May: Keep Graduation Visitors Safe

As the school year winds down, colleges and universities need to prepare for the influx of visitors that come during graduation celebrations. While students will be familiar with mass notification procedures and are likely connected to systems that send alerts, visitors do not have that luxury. If an emergency occurs during graduation weekend, campuses need to have the tools in place to assist visitors.

An easy way to keep people informed is by reaching them on their mobile devices. Certain mass notification systems will allow visitors to opt-in to receive emergency notifications. Using mobile phones, they can text a number with a simple message to begin receiving emergency notifications via SMS text messages. Visitors can also register via a web browser. When sending communications to students and families about graduation, include instructions for how they can register to receive emergency notification and post signs around campus during graduation weekend with similar information.

June/July: Regular Testing Ensure Effectiveness

With the school year finished and new one set to begin, now is the perfect time to test everything you’ve set up over the course of the year. Mass notification systems have many moving parts that need to be in sync. Since these solutions can connect to multiple devices, it’s important that messages get sent to the right places, at the right volume, and in the right format.
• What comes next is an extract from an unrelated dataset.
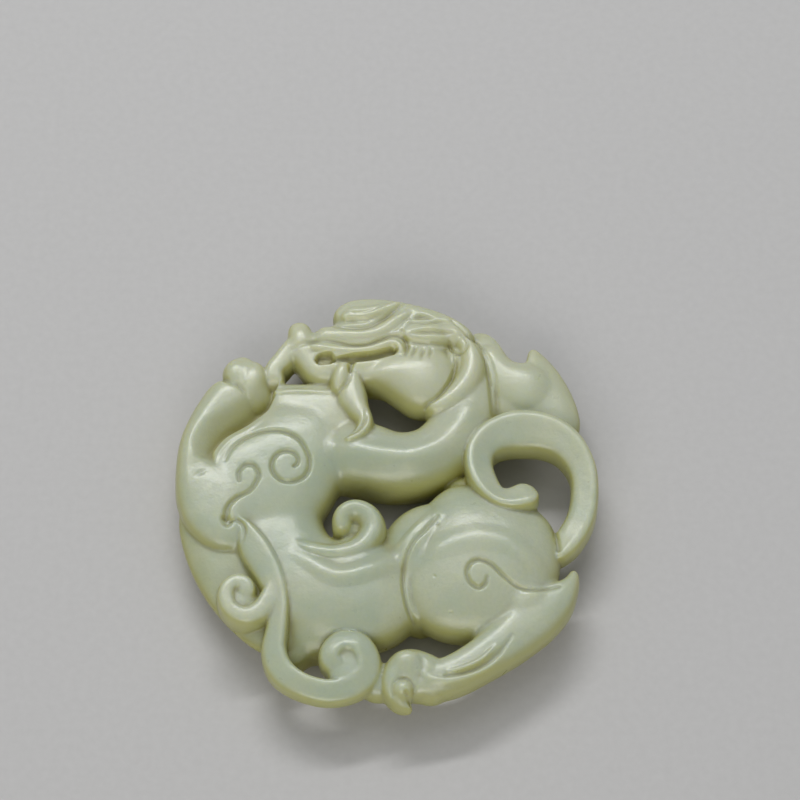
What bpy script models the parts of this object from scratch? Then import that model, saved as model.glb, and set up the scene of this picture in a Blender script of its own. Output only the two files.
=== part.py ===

With fewer people on campus, you can safely conduct testing without worrying that people will mistake the test for a real situation. It’s also a good time to test your incident response with different departments and even external organizations using collaboration tools like Microsoft Teams or Cisco Webex Teams.

This is just an outline of the mass notification projects a campus can accomplish over the course of a year. Depending on your campus and resources, there may be other projects to tackle. You can also rearrange or combine projects in this list as you see fit. Assess the mass notification needs of your campus and begin building a plan that will keep students, faculty, staff and visitors safe throughout the year.